Extract exactly the run of lines starting at the line that holds "The OpenSCAD and" and ending at the line that holds "ventMatrix = Matrix.Translation(ventCentre)", both included.

# [GIVEN RECORDS]
---*---
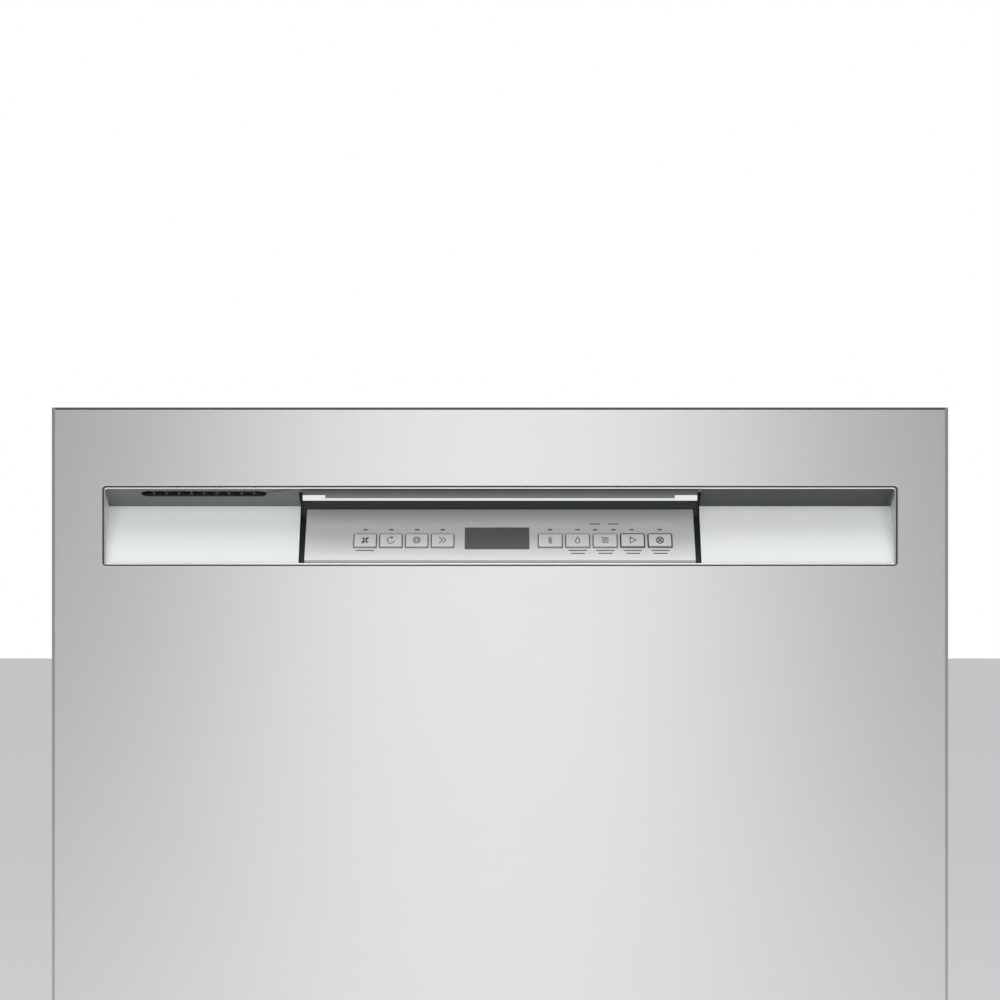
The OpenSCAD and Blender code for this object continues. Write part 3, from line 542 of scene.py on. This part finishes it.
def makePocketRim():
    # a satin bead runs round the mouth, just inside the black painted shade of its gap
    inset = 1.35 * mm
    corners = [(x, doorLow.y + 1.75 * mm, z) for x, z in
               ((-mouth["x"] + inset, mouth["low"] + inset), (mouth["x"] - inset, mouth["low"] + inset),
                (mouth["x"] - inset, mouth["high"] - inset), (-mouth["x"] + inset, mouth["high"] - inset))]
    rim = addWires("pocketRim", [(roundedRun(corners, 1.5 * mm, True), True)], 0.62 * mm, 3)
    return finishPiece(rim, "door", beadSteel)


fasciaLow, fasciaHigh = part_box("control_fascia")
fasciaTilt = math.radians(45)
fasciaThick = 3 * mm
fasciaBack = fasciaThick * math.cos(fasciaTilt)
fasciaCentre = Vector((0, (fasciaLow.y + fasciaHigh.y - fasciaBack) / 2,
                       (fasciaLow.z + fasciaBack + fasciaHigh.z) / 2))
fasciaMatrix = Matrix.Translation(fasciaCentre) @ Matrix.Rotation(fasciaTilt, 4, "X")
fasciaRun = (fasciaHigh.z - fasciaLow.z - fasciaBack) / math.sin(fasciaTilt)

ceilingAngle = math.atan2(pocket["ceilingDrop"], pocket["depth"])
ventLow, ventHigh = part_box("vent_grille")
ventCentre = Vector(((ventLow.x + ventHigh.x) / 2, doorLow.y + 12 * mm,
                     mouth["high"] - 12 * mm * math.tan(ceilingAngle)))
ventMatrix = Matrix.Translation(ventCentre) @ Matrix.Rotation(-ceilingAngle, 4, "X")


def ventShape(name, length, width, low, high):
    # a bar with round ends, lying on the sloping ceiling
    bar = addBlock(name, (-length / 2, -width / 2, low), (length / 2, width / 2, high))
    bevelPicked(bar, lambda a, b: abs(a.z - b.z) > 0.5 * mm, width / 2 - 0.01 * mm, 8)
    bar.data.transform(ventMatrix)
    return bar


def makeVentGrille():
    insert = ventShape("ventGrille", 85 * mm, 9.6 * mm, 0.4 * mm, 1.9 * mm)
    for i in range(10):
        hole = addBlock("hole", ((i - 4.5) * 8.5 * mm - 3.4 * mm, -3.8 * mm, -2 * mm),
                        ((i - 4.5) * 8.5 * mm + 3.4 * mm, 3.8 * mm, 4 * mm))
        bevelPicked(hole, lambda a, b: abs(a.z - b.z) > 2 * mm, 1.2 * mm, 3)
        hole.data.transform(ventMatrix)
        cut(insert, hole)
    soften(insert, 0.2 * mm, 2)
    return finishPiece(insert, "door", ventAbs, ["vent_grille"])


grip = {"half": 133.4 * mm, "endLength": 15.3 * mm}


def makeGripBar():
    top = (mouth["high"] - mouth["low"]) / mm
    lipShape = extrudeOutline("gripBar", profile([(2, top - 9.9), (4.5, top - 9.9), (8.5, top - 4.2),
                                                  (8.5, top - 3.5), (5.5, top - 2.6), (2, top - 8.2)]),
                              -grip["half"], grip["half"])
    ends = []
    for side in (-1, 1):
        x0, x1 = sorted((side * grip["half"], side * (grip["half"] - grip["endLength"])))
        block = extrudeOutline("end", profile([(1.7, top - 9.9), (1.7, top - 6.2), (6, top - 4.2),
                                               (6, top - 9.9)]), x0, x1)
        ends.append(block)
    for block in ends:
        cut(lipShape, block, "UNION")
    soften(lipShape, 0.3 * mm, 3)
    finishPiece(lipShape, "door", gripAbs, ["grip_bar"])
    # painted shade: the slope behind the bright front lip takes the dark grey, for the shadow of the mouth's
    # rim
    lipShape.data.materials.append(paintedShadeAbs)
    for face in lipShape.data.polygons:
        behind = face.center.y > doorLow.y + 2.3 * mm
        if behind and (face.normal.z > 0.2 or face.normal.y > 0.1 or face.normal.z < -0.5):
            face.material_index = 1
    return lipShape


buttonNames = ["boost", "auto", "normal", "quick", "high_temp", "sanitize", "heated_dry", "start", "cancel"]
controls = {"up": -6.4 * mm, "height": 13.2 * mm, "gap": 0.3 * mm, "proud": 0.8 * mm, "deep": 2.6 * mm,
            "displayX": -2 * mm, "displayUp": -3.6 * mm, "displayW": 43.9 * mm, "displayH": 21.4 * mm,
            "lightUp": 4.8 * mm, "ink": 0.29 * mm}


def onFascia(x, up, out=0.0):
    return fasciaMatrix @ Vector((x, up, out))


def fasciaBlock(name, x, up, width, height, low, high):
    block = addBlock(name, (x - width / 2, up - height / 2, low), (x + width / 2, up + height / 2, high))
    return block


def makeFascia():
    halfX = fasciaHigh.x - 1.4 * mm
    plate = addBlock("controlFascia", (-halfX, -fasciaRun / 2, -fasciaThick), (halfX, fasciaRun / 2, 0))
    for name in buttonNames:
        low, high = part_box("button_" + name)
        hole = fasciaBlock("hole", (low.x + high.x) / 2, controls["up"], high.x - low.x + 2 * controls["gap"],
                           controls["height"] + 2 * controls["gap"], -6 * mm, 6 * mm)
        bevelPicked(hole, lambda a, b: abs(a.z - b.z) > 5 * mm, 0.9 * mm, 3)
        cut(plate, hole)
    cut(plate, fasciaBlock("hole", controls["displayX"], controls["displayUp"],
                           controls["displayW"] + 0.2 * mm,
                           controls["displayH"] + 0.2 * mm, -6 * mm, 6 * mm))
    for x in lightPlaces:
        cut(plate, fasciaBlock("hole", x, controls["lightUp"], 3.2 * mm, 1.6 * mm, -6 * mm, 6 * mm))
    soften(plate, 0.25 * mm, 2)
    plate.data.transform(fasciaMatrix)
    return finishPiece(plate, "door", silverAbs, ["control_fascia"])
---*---
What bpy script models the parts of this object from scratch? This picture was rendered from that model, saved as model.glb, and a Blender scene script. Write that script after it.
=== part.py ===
---*---
# [RESULT BELOW]
The OpenSCAD and Blender code for this object continues. Write part 3, from line 542 of scene.py on. This part finishes it.
def makePocketRim():
    # a satin bead runs round the mouth, just inside the black painted shade of its gap
    inset = 1.35 * mm
    corners = [(x, doorLow.y + 1.75 * mm, z) for x, z in
               ((-mouth["x"] + inset, mouth["low"] + inset), (mouth["x"] - inset, mouth["low"] + inset),
                (mouth["x"] - inset, mouth["high"] - inset), (-mouth["x"] + inset, mouth["high"] - inset))]
    rim = addWires("pocketRim", [(roundedRun(corners, 1.5 * mm, True), True)], 0.62 * mm, 3)
    return finishPiece(rim, "door", beadSteel)


fasciaLow, fasciaHigh = part_box("control_fascia")
fasciaTilt = math.radians(45)
fasciaThick = 3 * mm
fasciaBack = fasciaThick * math.cos(fasciaTilt)
fasciaCentre = Vector((0, (fasciaLow.y + fasciaHigh.y - fasciaBack) / 2,
                       (fasciaLow.z + fasciaBack + fasciaHigh.z) / 2))
fasciaMatrix = Matrix.Translation(fasciaCentre) @ Matrix.Rotation(fasciaTilt, 4, "X")
fasciaRun = (fasciaHigh.z - fasciaLow.z - fasciaBack) / math.sin(fasciaTilt)

ceilingAngle = math.atan2(pocket["ceilingDrop"], pocket["depth"])
ventLow, ventHigh = part_box("vent_grille")
ventCentre = Vector(((ventLow.x + ventHigh.x) / 2, doorLow.y + 12 * mm,
                     mouth["high"] - 12 * mm * math.tan(ceilingAngle)))
ventMatrix = Matrix.Translation(ventCentre) @ Matrix.Rotation(-ceilingAngle, 4, "X")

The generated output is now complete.